Print the lines of the data, starting with the first, up to and including the line where "return piece.part" appears.
┌──
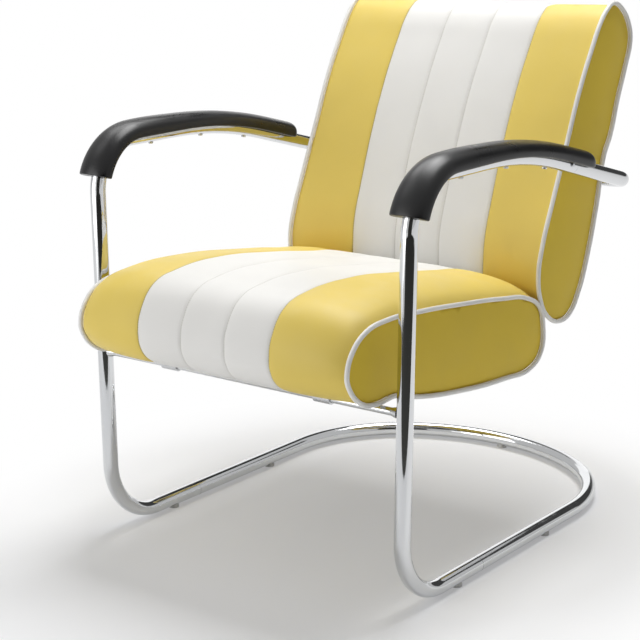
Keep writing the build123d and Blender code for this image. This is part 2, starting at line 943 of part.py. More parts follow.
bracket_routes = [
    FilletPolyline(
        *((side * bracket_x, y, z) for y, z in bracket_points),
        radius=bracket_bend_radius,
        mode=Mode.PRIVATE,
    )
    for side in (-1, 1)
]
with BuildPart() as seat_back_brackets:
    for route in bracket_routes:
        with BuildSketch(Plane(origin=route @ 0, x_dir=(1, 0, 0), z_dir=route % 0)):
            Rectangle(bracket_width, bracket_thickness)
        sweep(path=route)
    add(bracket_screws.part, mode=Mode.SUBTRACT)

save(seat_clips, "cross_bar_clips")
save(seat_spacers, "cross_bar_spacers")
save(seat_clip_screws, "cross_bar_clip_screws")
save(back_clips, "rear_bar_clips")
save(back_spacers, "rear_bar_spacers")
save(back_clip_screws, "rear_bar_clip_screws")
save(seat_back_brackets.part, "seat_back_brackets")
save(bracket_screws.part, "bracket_screws")


def cut_by(part, tools):
    """A piece with other pieces' shapes taken out of it."""
    with BuildPart() as piece:
        add(part)
        for tool in tools:
            add(tool, mode=Mode.SUBTRACT)
    return piece.part


def cushion(name, outlines, crown_shares, seam_x, edges, sheet_name, screws):
    """Write every piece of one cushion: board, filling, cover, side panels, piping and sheet."""
    edge_points, middle_points = outlines
    board_edges, opening_edges = edges
    window = opening_band(edge_points, opening_edges)
    pocket = board_pocket(edge_points, board_edges)
    filling = cushion_filling(edge_points, middle_points, crown_shares, seam_x)
    middle = cover_middle(middle_points, seam_x)
    save(cut_by(bent_board(edge_points, board_edges), screws), f"{name}_board")
    save(cut_by(filling, (pocket, *screws)), f"{name}_foam")
    save(cut_by(closing_sheet(edge_points, window), screws), sheet_name)
    save(cut_by(middle, (window, *screws)), f"{name}_cover_middle")
    for side, side_name in ((-1, "left"), (1, "right")):
        stripe = cover_stripe(edge_points, middle_points, crown_shares, seam_x, side)
        save(cut_by(stripe, (window, *screws)), f"{name}_cover_{side_name}")
        save(side_panel(edge_points, side), f"{name}_side_{side_name}")
        save(piping(edge_points, side), f"{name}_piping_{side_name}")


cushion(
    "seat",
    (seat_piping_points, seat_middle_points),
    seat_crown_shares,
    seat_seam_x,
    (seat_board_edges, seat_opening_edges),
    "seat_dust_cover",
    (seat_clip_screws, bracket_screws.part),
)
cushion(
    "back",
    (back_piping_points, back_middle_points),
    back_crown_shares,
    back_seam_x,
    (back_board_edges, back_opening_edges),
    "back_rear_panel",
    (back_clip_screws, bracket_screws.part),
)
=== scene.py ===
"""Looks of the lounge chair: chromed tube, moulded arm pads, striped and piped cushions.

Everything is in metres in the chair's own frame: +Z is up, the chair faces -Y, and the origin is
on the floor under its middle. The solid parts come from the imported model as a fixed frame.
"""

from __future__ import annotations

import json
import logging
import math
from abc import ABC, abstractmethod
from dataclasses import dataclass, field
from enum import Enum
from typing import Sequence, TypeAlias

import bmesh
import bpy
from mathutils import Matrix, Vector, noise
from mathutils.geometry import intersect_point_line


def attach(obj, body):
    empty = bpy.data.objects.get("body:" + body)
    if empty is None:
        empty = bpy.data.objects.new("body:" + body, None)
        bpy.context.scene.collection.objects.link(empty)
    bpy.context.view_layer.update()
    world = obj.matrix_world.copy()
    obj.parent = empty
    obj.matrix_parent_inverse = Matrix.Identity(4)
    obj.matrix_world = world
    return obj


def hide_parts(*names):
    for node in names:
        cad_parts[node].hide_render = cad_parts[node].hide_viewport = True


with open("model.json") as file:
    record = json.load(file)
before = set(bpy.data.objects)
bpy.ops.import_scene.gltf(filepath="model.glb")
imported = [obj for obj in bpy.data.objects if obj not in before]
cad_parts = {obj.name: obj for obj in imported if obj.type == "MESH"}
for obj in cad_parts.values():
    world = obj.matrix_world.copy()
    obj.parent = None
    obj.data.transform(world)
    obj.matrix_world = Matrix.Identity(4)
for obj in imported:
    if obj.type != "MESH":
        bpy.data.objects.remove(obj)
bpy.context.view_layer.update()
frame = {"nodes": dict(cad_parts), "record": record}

log = logging.getLogger("lounge_chair")

Point = tuple[float, float]
Place = tuple[float, float, float]
Colour = tuple[float, float, float]
Ease = tuple[float, float, float]
Source: TypeAlias = "bpy.types.NodeSocket | float | Colour"

FRONT = -0.42475
PIPING_RADIUS = 0.0037
PIPING_X = 0.254
COVER_INSET = 0.00286
SIDE_X = PIPING_X - COVER_INSET
SHEET_HALF_WIDTH = 0.226
PANEL_CUTS = (
    (Vector((0.0, 1.0, 0.0)), FRONT, -FRONT),
    (Vector((0.0, 0.0, 1.0)), 0.25, 0.85),
)
TOUCH = 1e-6
RISE = (0.0, 1.0)
FALL = (1.0, 0.0)
TONES = (0.3, 0.7)
ROUGH_TONES = (0.25, 0.75)


class Side(Enum):
    """The two sides of the chair, as seen from in front of it."""

    LEFT = -1
    RIGHT = 1

    @property
    def word(self) -> str:
        """The side's word in piece names."""
        return self.name.lower()


class Slot(Enum):
    """The record's material slots."""

    CHROME = "chrome_tube"
    ZINC = "zinc_fixings"
    BRACKET = "black_steel"
    PAD = "black_pad"
    GLIDE = "grey_glide"
    RUBBER = "black_rubber"
    PLYWOOD = "plywood"
    FILLING = "filling"
    YELLOW = "yellow_vinyl"
    WHITE = "white_vinyl"
    REAR = "rear_vinyl"
    PIPING = "piping_vinyl"
    CLOTH = "black_cloth"


def smooth_step(value: float, low: float, high: float) -> float:
    """Ease a value from 0 at low to 1 at high.

    Args:
        value: The value to ease.
        low: Where the result is 0.
        high: Where the result is 1.

    Returns:
        The eased share, from 0 to 1.
    """
    share = min(1.0, max(0.0, (value - low) / (high - low)))
    return share * share * (3 - 2 * share)


def darker(colour: Colour, share: float) -> Colour:
    """The colour at a share of its brightness."""
    return tuple(share * part for part in colour)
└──
• _Exercise output_
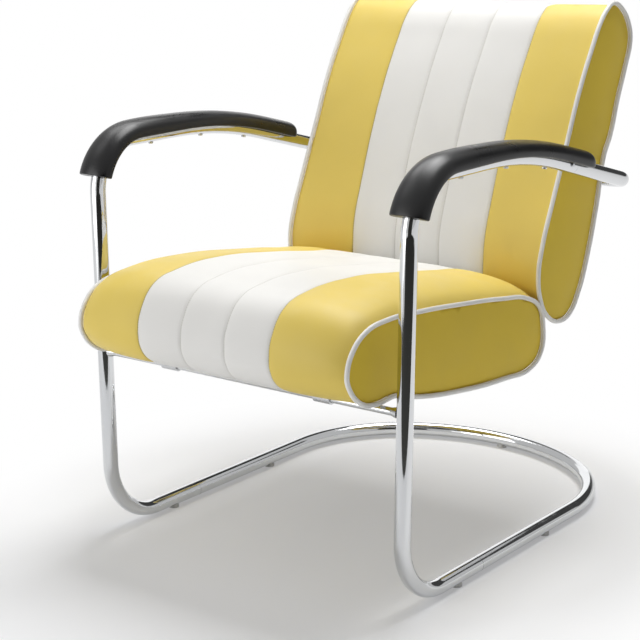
Keep writing the build123d and Blender code for this image. This is part 2, starting at line 943 of part.py. More parts follow.
bracket_routes = [
    FilletPolyline(
        *((side * bracket_x, y, z) for y, z in bracket_points),
        radius=bracket_bend_radius,
        mode=Mode.PRIVATE,
    )
    for side in (-1, 1)
]
with BuildPart() as seat_back_brackets:
    for route in bracket_routes:
        with BuildSketch(Plane(origin=route @ 0, x_dir=(1, 0, 0), z_dir=route % 0)):
            Rectangle(bracket_width, bracket_thickness)
        sweep(path=route)
    add(bracket_screws.part, mode=Mode.SUBTRACT)

save(seat_clips, "cross_bar_clips")
save(seat_spacers, "cross_bar_spacers")
save(seat_clip_screws, "cross_bar_clip_screws")
save(back_clips, "rear_bar_clips")
save(back_spacers, "rear_bar_spacers")
save(back_clip_screws, "rear_bar_clip_screws")
save(seat_back_brackets.part, "seat_back_brackets")
save(bracket_screws.part, "bracket_screws")


def cut_by(part, tools):
    """A piece with other pieces' shapes taken out of it."""
    with BuildPart() as piece:
        add(part)
        for tool in tools:
            add(tool, mode=Mode.SUBTRACT)
    return piece.part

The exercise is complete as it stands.